REQUEST: Please output exactly the lines of the material from the first through the line containing "before = set(bpy.data.objects)", and nothing more.

┌─ DATASET SECTION

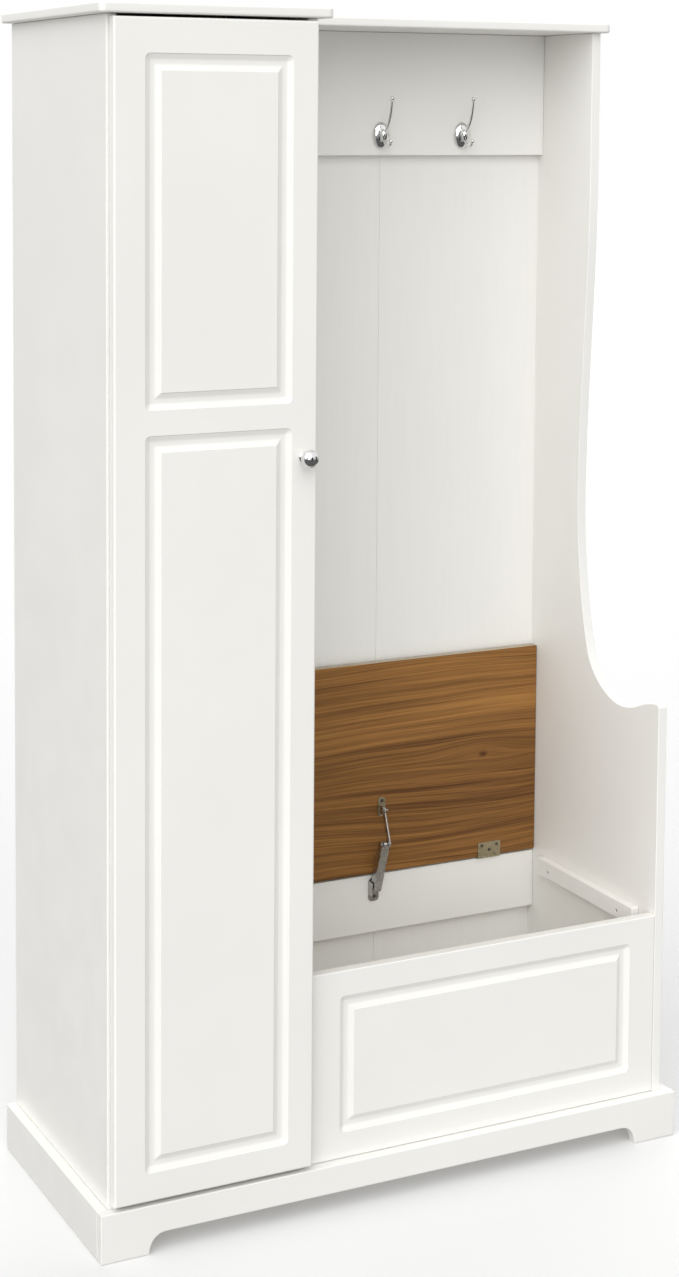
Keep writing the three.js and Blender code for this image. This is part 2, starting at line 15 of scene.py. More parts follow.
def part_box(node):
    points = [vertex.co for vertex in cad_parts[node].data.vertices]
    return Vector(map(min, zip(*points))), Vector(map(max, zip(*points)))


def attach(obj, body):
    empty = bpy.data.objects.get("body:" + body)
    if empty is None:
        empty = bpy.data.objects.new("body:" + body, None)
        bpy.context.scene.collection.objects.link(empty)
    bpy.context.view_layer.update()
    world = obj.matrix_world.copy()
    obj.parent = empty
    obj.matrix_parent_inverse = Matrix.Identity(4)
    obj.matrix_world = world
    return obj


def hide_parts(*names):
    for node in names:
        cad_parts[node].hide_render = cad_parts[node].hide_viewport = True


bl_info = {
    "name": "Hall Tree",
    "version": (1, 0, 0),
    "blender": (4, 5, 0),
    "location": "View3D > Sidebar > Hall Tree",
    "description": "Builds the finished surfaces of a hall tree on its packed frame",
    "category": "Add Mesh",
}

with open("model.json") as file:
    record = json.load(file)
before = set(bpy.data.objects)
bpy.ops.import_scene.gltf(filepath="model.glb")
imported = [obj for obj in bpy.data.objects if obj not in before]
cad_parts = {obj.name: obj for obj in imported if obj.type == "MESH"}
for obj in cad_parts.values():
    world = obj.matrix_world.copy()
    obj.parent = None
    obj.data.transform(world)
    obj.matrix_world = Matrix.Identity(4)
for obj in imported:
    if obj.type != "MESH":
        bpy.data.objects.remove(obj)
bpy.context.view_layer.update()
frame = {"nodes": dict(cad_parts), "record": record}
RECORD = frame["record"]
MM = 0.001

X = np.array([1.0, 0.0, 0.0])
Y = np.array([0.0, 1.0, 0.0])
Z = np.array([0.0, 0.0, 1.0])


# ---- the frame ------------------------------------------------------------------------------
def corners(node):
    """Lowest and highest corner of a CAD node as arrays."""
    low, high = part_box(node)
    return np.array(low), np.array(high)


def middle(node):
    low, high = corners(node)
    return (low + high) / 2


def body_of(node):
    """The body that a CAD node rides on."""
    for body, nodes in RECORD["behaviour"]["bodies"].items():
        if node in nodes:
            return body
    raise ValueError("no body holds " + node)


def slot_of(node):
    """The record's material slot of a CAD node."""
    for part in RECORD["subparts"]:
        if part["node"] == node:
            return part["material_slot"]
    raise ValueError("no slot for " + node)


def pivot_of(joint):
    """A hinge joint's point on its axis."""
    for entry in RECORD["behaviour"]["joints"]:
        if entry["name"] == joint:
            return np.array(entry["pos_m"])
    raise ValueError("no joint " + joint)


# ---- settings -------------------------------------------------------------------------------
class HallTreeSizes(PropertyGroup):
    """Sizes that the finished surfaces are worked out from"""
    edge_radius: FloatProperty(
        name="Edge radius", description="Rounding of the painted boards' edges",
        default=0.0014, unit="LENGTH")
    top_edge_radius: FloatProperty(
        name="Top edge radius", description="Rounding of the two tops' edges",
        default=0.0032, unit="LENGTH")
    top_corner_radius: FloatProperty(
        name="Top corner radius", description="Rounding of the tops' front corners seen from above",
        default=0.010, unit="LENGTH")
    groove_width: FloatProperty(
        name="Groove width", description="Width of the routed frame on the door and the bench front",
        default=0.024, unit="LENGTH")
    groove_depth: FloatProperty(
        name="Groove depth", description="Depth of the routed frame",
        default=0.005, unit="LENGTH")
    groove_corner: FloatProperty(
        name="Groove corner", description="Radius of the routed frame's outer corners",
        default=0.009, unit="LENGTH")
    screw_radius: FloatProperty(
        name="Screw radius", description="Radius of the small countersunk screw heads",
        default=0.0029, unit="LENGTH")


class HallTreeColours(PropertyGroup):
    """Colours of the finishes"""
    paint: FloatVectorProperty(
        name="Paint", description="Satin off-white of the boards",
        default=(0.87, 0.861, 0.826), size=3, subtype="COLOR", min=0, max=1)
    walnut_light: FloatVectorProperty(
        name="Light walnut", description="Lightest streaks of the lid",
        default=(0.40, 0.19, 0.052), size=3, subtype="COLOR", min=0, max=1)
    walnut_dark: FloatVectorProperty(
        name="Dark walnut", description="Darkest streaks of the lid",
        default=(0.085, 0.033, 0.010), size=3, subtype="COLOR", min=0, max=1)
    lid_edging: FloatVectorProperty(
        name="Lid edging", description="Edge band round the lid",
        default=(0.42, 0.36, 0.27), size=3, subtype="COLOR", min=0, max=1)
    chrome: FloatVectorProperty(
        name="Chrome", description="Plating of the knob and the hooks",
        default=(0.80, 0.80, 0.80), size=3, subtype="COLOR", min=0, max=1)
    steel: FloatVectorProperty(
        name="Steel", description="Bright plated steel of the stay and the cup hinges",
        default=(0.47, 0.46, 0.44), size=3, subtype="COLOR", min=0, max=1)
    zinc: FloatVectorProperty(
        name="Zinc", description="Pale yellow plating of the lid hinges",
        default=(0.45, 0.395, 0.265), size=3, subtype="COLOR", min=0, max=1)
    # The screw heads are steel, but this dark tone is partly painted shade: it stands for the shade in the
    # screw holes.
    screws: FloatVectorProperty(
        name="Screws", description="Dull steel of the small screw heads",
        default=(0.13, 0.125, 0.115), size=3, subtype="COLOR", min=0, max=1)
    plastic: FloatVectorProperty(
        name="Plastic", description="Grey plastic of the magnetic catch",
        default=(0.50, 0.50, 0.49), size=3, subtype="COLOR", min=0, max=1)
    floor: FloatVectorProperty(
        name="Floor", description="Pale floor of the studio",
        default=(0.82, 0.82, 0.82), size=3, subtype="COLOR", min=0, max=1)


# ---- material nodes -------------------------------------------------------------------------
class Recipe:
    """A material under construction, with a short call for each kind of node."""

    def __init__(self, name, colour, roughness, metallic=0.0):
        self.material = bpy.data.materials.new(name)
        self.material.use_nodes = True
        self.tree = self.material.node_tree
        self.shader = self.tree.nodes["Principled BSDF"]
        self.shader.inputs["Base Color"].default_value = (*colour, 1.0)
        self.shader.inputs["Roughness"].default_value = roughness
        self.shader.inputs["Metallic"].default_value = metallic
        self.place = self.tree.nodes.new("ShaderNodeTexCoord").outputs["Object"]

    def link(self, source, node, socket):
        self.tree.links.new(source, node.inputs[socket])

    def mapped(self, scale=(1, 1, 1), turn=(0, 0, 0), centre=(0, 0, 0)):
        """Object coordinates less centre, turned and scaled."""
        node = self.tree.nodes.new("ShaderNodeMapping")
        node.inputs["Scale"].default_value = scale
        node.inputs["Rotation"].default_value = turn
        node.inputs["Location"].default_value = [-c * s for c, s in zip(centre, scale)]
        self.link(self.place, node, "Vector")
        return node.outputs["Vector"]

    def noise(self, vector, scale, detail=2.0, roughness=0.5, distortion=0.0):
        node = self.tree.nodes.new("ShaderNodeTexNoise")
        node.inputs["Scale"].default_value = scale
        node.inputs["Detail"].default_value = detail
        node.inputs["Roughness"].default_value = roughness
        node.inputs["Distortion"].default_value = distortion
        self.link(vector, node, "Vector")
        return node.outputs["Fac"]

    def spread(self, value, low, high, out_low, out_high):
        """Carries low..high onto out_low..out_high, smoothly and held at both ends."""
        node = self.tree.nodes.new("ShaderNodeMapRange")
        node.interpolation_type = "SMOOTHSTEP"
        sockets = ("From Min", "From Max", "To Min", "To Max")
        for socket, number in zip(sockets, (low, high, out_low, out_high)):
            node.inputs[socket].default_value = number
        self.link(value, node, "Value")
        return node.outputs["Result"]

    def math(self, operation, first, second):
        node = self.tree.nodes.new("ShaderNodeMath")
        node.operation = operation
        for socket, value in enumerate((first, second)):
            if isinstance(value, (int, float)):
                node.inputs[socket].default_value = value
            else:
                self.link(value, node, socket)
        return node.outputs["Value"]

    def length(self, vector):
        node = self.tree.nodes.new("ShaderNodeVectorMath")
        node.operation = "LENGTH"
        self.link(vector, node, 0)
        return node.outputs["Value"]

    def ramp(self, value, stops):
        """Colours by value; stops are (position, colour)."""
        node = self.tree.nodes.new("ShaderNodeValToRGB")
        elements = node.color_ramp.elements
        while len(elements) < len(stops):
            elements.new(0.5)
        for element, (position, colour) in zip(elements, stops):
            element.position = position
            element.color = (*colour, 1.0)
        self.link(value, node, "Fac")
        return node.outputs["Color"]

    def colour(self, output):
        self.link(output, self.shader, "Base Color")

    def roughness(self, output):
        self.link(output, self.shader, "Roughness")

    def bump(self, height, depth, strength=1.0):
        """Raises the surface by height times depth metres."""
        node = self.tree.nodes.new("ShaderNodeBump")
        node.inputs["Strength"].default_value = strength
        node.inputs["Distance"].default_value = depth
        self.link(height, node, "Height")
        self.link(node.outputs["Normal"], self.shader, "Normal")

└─

THE RESPONSE:
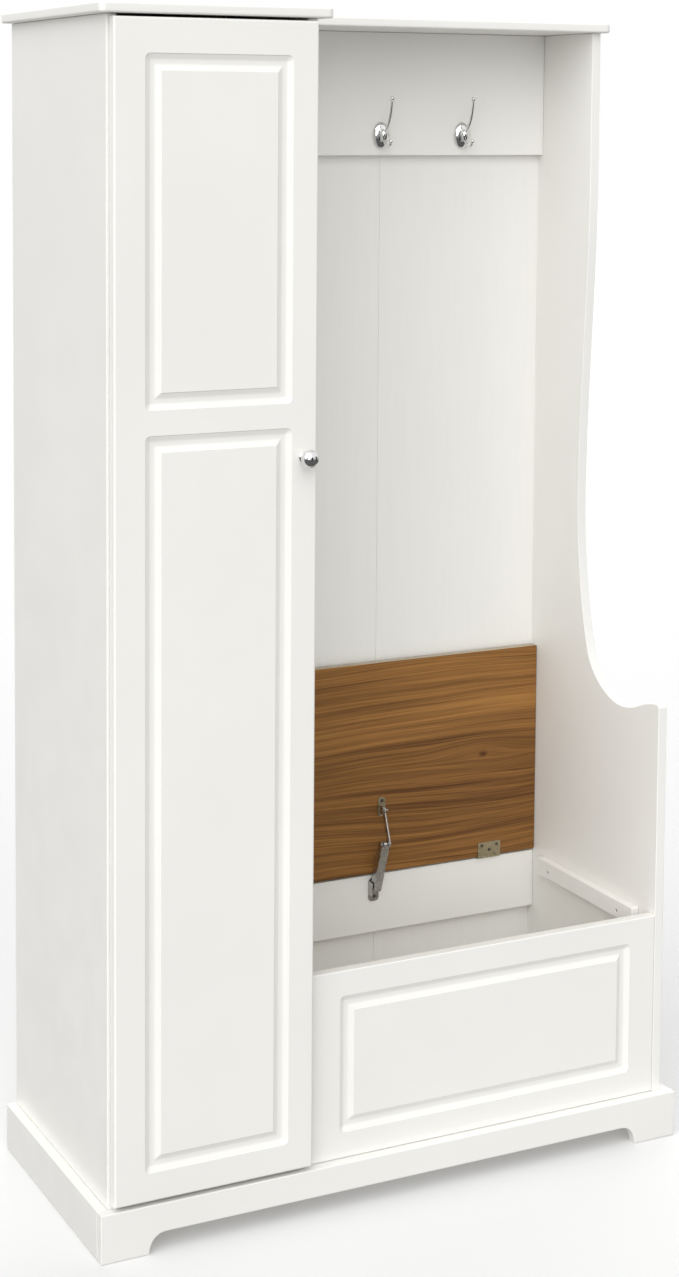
Keep writing the three.js and Blender code for this image. This is part 2, starting at line 15 of scene.py. More parts follow.
def part_box(node):
    points = [vertex.co for vertex in cad_parts[node].data.vertices]
    return Vector(map(min, zip(*points))), Vector(map(max, zip(*points)))


def attach(obj, body):
    empty = bpy.data.objects.get("body:" + body)
    if empty is None:
        empty = bpy.data.objects.new("body:" + body, None)
        bpy.context.scene.collection.objects.link(empty)
    bpy.context.view_layer.update()
    world = obj.matrix_world.copy()
    obj.parent = empty
    obj.matrix_parent_inverse = Matrix.Identity(4)
    obj.matrix_world = world
    return obj


def hide_parts(*names):
    for node in names:
        cad_parts[node].hide_render = cad_parts[node].hide_viewport = True


bl_info = {
    "name": "Hall Tree",
    "version": (1, 0, 0),
    "blender": (4, 5, 0),
    "location": "View3D > Sidebar > Hall Tree",
    "description": "Builds the finished surfaces of a hall tree on its packed frame",
    "category": "Add Mesh",
}

with open("model.json") as file:
    record = json.load(file)
before = set(bpy.data.objects)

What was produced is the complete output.